▶ YOUR OBJECTIVE: Write each line out exactly, leaving none out.

▶ PROVIDED DATA:

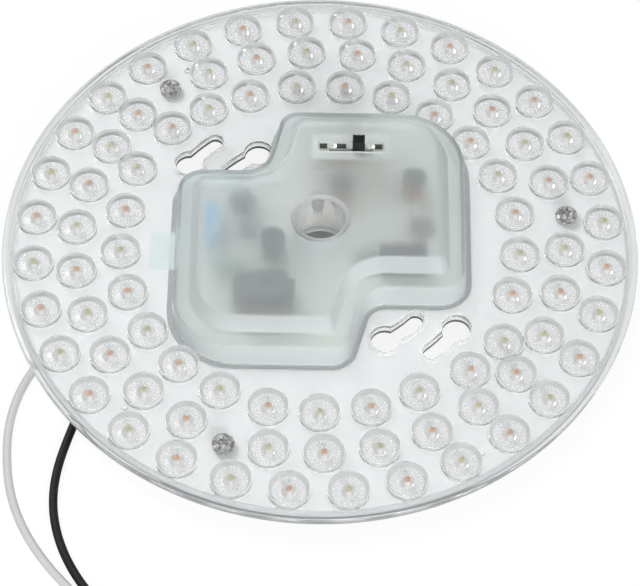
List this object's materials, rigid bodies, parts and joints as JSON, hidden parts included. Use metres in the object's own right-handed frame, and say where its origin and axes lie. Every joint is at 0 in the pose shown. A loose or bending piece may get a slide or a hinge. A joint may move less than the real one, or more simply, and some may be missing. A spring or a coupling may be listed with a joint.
{
  "type": "led board",
  "caption": "Round LED board under a clear moulded lens cover, with a frosted two-step driver cover, centre hole, keyhole slots, slide switch, magnet feet and two mains leads.",
  "frame": {"origin": "middle of the plane that the three magnets stand on, under the centre hole", "axes": "+Z out of the lens face, +Y away from the side where the leads leave, +X to the right, along the slide switch"},
  "size_m": [0.21, 0.2481, 0.0308],
  "materials": {
    "white_solder_mask": "satin",
    "clear_plastic": "polished, clear",
    "frosted_plastic": "frosted, translucent",
    "warm_phosphor": "silicone over a white package",
    "cool_phosphor": "silicone over a white package",
    "white_sheet": "smooth",
    "green_board": "solder mask on glass cloth",
    "tinned_metal": "tinned",
    "chip_black": "glazed",
    "moulded_black": "fine texture",
    "switch_steel": "plated sheet",
    "laminate": "phenolic board",
    "brass": "plain",
    "ferrite": "sintered",
    "bobbin_plastic": "moulded",
    "yellow_tape": "film tape round the turns",
    "copper_wire": "enamelled",
    "capacitor_sleeve": "shrunk sleeve",
    "film_box": "cast box",
    "varistor_blue": "dipped",
    "resistor_body": "lacquered",
    "bright_steel": "nickel plated",
    "magnet_nickel": "nickel plated",
    "clamp_plastic": "moulded",
    "white_insulation": "satin",
    "black_insulation": "satin"
  },
  "bodies": {
    "module": {"led_board": "white_solder_mask", "lens_cover": "clear_plastic", "driver_cover": "frosted_plastic", "warm_leds": "warm_phosphor", "cool_leds": "cool_phosphor", "insulation_tray": "white_sheet", "driver_board": "green_board", "board_pins": "tinned_metal", "switch_board": "green_board", "switch_board_pins": "tinned_metal", "chip_resistors": "chip_black", "switch_case": "switch_steel", "switch_base": "laminate", "switch_pins": "tinned_metal", "transformer_core": "ferrite", "transformer_bobbin": "bobbin_plastic", "transformer_winding": "yellow_tape", "input_capacitor": "capacitor_sleeve", "output_capacitor": "capacitor_sleeve", "film_capacitor": "film_box", "varistor": "varistor_blue", "fuse_resistor": "resistor_body", "bridge_rectifier": "chip_black", "driver_ic": "chip_black", "power_transistor": "chip_black", "signal_transistor": "chip_black", "power_choke_core": "ferrite", "power_choke_winding": "copper_wire", "line_choke_core": "ferrite", "line_choke_winding": "copper_wire", "screw_washers": "bright_steel", "lead_clamp": "clamp_plastic", "white_lead": "white_insulation", "black_lead": "black_insulation", "white_lead_end": "tinned_metal", "black_lead_end": "tinned_metal", "magnet_cup_1": "bright_steel", "ring_magnet_1": "magnet_nickel", "standoff_1": "bright_steel", "magnet_screw_1": "bright_steel", "magnet_cup_2": "bright_steel", "ring_magnet_2": "magnet_nickel", "standoff_2": "bright_steel", "magnet_screw_2": "bright_steel", "magnet_cup_3": "bright_steel", "ring_magnet_3": "magnet_nickel", "standoff_3": "bright_steel", "magnet_screw_3": "bright_steel"},
    "knob": {"switch_knob": "moulded_black", "switch_wiper": "brass"}
  },
  "joints": [
    {"name": "knob_slide", "type": "slide", "parent": "module", "child": "knob", "axis": [1, 0, 0], "range_m": [-0.0075, 0.0025]}
  ]
}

▶ THE RESULT:
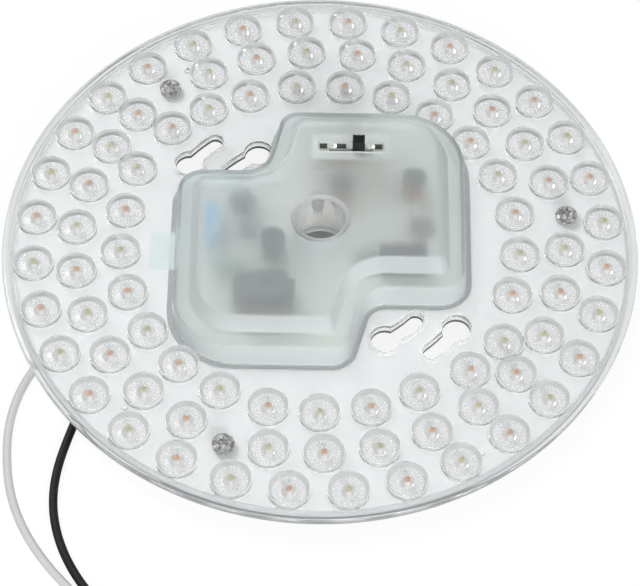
List this object's materials, rigid bodies, parts and joints as JSON, hidden parts included. Use metres in the object's own right-handed frame, and say where its origin and axes lie. Every joint is at 0 in the pose shown. A loose or bending piece may get a slide or a hinge. A joint may move less than the real one, or more simply, and some may be missing. A spring or a coupling may be listed with a joint.
{
  "type": "led board",
  "caption": "Round LED board under a clear moulded lens cover, with a frosted two-step driver cover, centre hole, keyhole slots, slide switch, magnet feet and two mains leads.",
  "frame": {"origin": "middle of the plane that the three magnets stand on, under the centre hole", "axes": "+Z out of the lens face, +Y away from the side where the leads leave, +X to the right, along the slide switch"},
  "size_m": [0.21, 0.2481, 0.0308],
  "materials": {
    "white_solder_mask": "satin",
    "clear_plastic": "polished, clear",
    "frosted_plastic": "frosted, translucent",
    "warm_phosphor": "silicone over a white package",
    "cool_phosphor": "silicone over a white package",
    "white_sheet": "smooth",
    "green_board": "solder mask on glass cloth",
    "tinned_metal": "tinned",
    "chip_black": "glazed",
    "moulded_black": "fine texture",
    "switch_steel": "plated sheet",
    "laminate": "phenolic board",
    "brass": "plain",
    "ferrite": "sintered",
    "bobbin_plastic": "moulded",
    "yellow_tape": "film tape round the turns",
    "copper_wire": "enamelled",
    "capacitor_sleeve": "shrunk sleeve",
    "film_box": "cast box",
    "varistor_blue": "dipped",
    "resistor_body": "lacquered",
    "bright_steel": "nickel plated",
    "magnet_nickel": "nickel plated",
    "clamp_plastic": "moulded",
    "white_insulation": "satin",
    "black_insulation": "satin"
  },
  "bodies": {
    "module": {"led_board": "white_solder_mask", "lens_cover": "clear_plastic", "driver_cover": "frosted_plastic", "warm_leds": "warm_phosphor", "cool_leds": "cool_phosphor", "insulation_tray": "white_sheet", "driver_board": "green_board", "board_pins": "tinned_metal", "switch_board": "green_board", "switch_board_pins": "tinned_metal", "chip_resistors": "chip_black", "switch_case": "switch_steel", "switch_base": "laminate", "switch_pins": "tinned_metal", "transformer_core": "ferrite", "transformer_bobbin": "bobbin_plastic", "transformer_winding": "yellow_tape", "input_capacitor": "capacitor_sleeve", "output_capacitor": "capacitor_sleeve", "film_capacitor": "film_box", "varistor": "varistor_blue", "fuse_resistor": "resistor_body", "bridge_rectifier": "chip_black", "driver_ic": "chip_black", "power_transistor": "chip_black", "signal_transistor": "chip_black", "power_choke_core": "ferrite", "power_choke_winding": "copper_wire", "line_choke_core": "ferrite", "line_choke_winding": "copper_wire", "screw_washers": "bright_steel", "lead_clamp": "clamp_plastic", "white_lead": "white_insulation", "black_lead": "black_insulation", "white_lead_end": "tinned_metal", "black_lead_end": "tinned_metal", "magnet_cup_1": "bright_steel", "ring_magnet_1": "magnet_nickel", "standoff_1": "bright_steel", "magnet_screw_1": "bright_steel", "magnet_cup_2": "bright_steel", "ring_magnet_2": "magnet_nickel", "standoff_2": "bright_steel", "magnet_screw_2": "bright_steel", "magnet_cup_3": "bright_steel", "ring_magnet_3": "magnet_nickel", "standoff_3": "bright_steel", "magnet_screw_3": "bright_steel"},
    "knob": {"switch_knob": "moulded_black", "switch_wiper": "brass"}
  },
  "joints": [
    {"name": "knob_slide", "type": "slide", "parent": "module", "child": "knob", "axis": [1, 0, 0], "range_m": [-0.0075, 0.0025]}
  ]
}